As Rocky Mount prepares for new fiber internet network, rural areas face their own struggles with broadband access :: WRAL.com

As Rocky Mount prepares for new fiber internet network, rural areas face their own struggles with broadband access :: WRAL.com

— A new effort to install a fiber network could soon bring high speed broadband throughout Rocky Mount.

But some living in rural areas outside the city limits have concerns that the digital divide in their neighborhoods will keep growing.

Federal data from the National Telecommunications and Information Administration showed in some areas of Rocky Mount over 90% of households have internet access. But in multiple other neighborhoods, the data shows more than 40% of homes don’t have any broadband at all.

“What we’ve found is that we just didn’t have enough connectivity in town,” said Rocky Mount Mayor Sandy Roberson. “The connectivity we did have, quite frankly, was disproportionate to areas of wealth versus not.”

But, Roberson said a new provider could be the answer.

In a release on May 20, city leaders announced telecommunications company Metronet would be spending $20 million to lay a fiber network throughout the city limits, bringing high speed internet as soon as next spring.
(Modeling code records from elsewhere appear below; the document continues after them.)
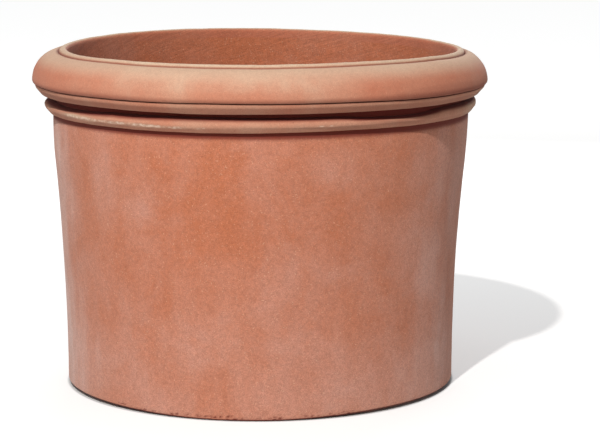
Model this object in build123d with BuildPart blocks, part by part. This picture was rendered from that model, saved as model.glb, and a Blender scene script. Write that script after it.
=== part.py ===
from build123d import *

import math
import os

# A large hand-built terracotta pot: a gently flared cylinder with a rolled rim over two beads.
#
# The members are the separate pieces of clay that the maker joins before firing. Each is pressed onto
# the ones made before it, and scored grooves key it in place, so members meet face to face.
# Millimetres, +Z up, with the origin on the ground at the middle of the foot.

os.makedirs("parts", exist_ok=True)

# Overall size
OUTER_RADIUS = 300.0  # widest point of the rolled rim
HEIGHT = 447.0  # crest of the lip
FOOT_RADIUS = 257.0  # outside of the wall at ground level
MOUTH_RADIUS = 256.0  # inside of the lip

# Wall: upright beside the base slab, then a long arc that flares out and eases upright into the neck
WALL_THICKNESS = 19.0
FLARE_RADIUS = 2700.0
FLARE_END_Z = 290.0  # above this the outer face eases back to upright
NECK_RADIUS = 274.0  # upright outer face behind the beads and the rim
INNER_TURN_Z = 260.0  # the inside stops flaring here and turns upright towards the mouth
SHOULDER_Z = 424.0  # step in the outer face that the rim roll hooks over
FOOT_ROUNDING = 4.0

# Base slab and its drain hole
SLAB_THICKNESS = 22.0
SLAB_FLANGE_THICKNESS = 10.0  # the lower half reaches under the wall
SLAB_FLANGE_RADIUS = 247.0
DRAIN_RADIUS = 18.0
DRAIN_ROUNDING = 3.0

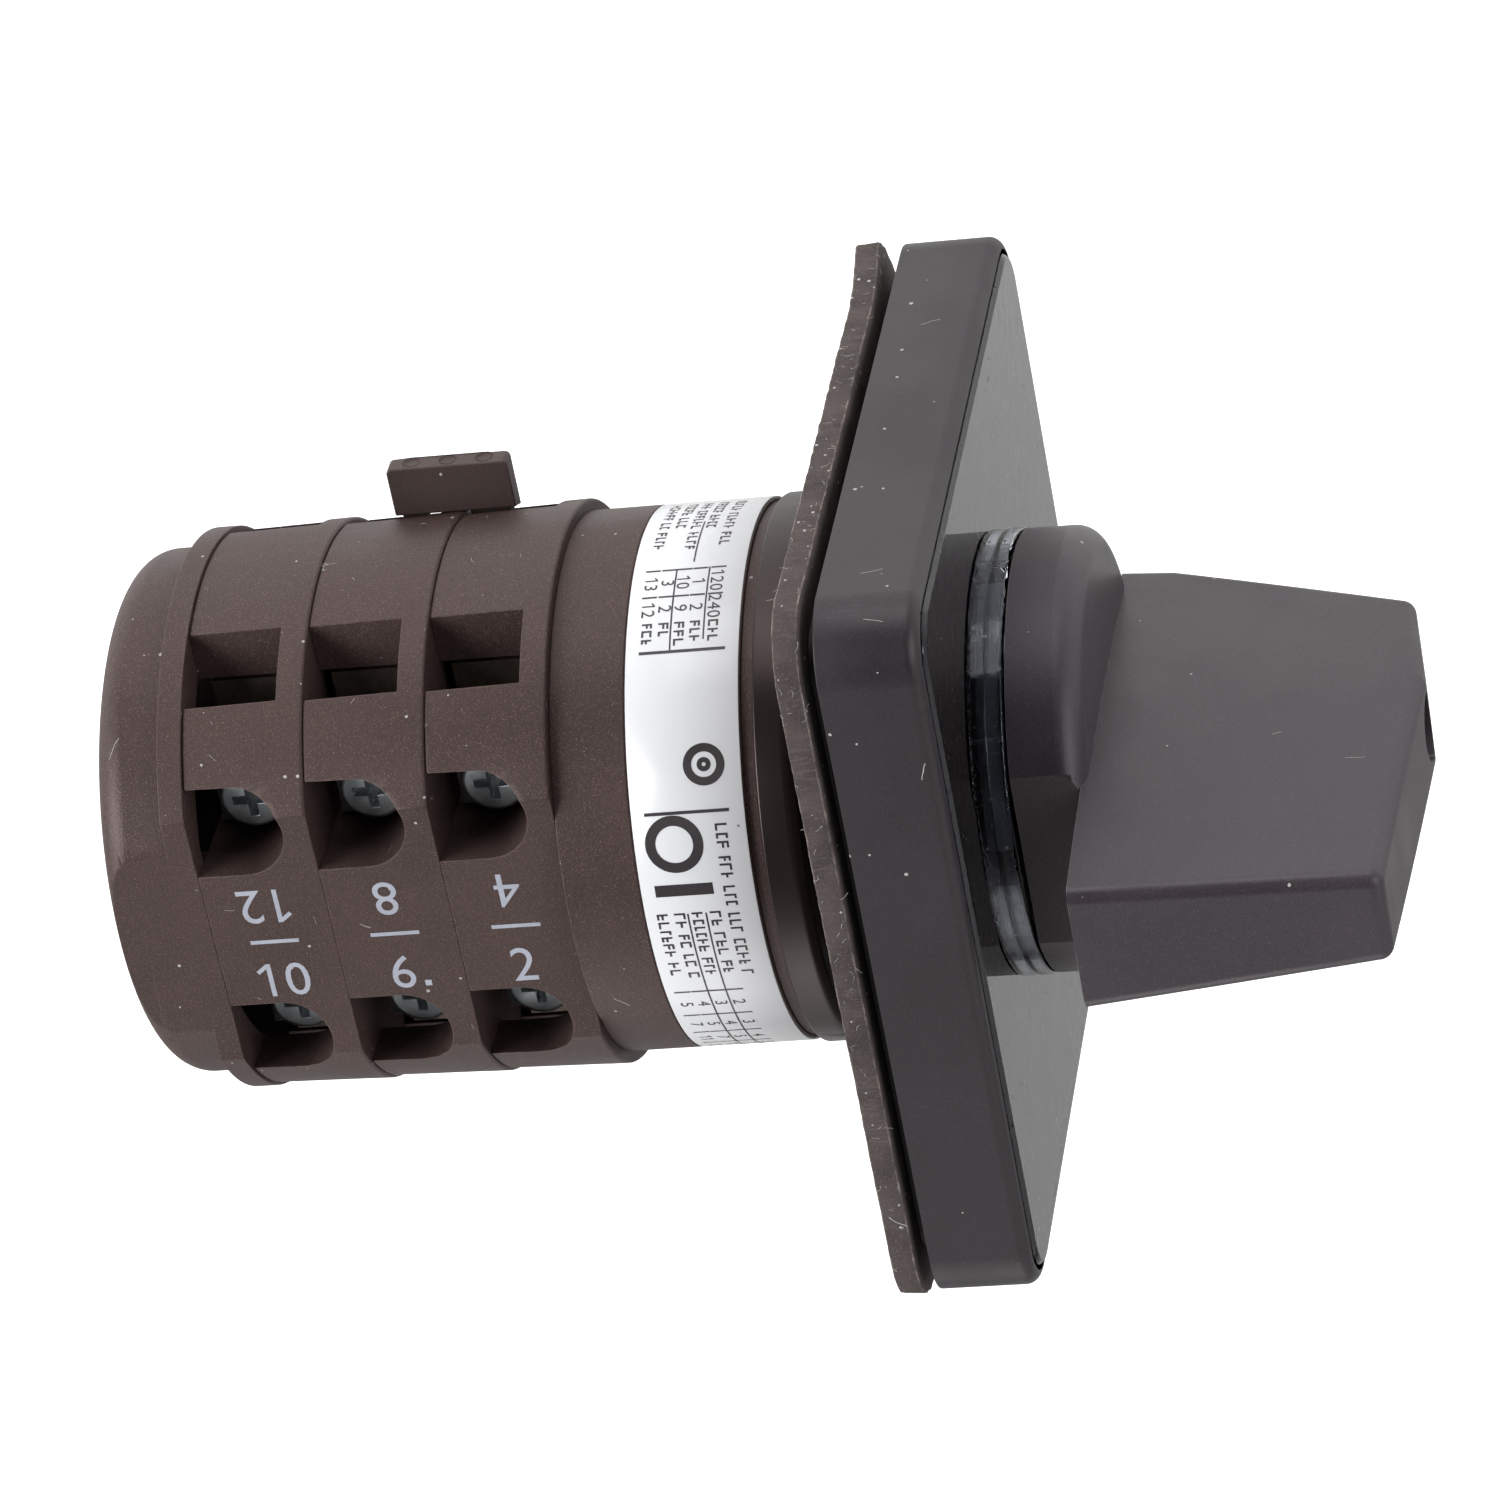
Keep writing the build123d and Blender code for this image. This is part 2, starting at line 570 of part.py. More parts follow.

Gov. Cooper and Gina Raimondo, United States Secretary of Commerce

“It feels like somebody has found us, and for that I’m eternally grateful,” Roberson said. “I’m excited about the prospect of it.”

While Rocky Mount celebrated, neighboring communities said they’re worried about being left behind.

Megan Liv’s family has a house in rural Nash county, where NTIA data showed more than 30% of homes were without internet in some areas.

“I work from home and have a daughter that I homeschool also, so we really do need higher internet speeds out there,” Liv said. “It’s just not available outside of the limits.”

WRAL News took those concerns to the head of the Nash County Board of Commissioners.

Chairman Robbie Davis said that Nash County has been working with a Wilmington-based company called CloudWyze to install a county-wide network.

Davis said the county had invested $2 million already in the hopes of bringing 90% of residents online by 2025.

“It is the commissioners’ intent to get service to everyone located in the county,” Davis said. “And our concentration is on the underserved and unserved areas of the county.”

Neighboring Edgecombe County has been trying to do the same.

County Manager Eric Evans said that four companies were bidding for grant money from the state to set up a network there as of late May. But even with $1 million of the county’s federal American Rescue Plan Act funds earmarked for broadband expansion, they won’t be able to bring service to everyone.

“Because it’s just so costly to do that, it would probably cost at least $10 million or more in grant funds to do that,” Evans said. “But it certainly will go a long way to help cover the areas that are currently unserved.”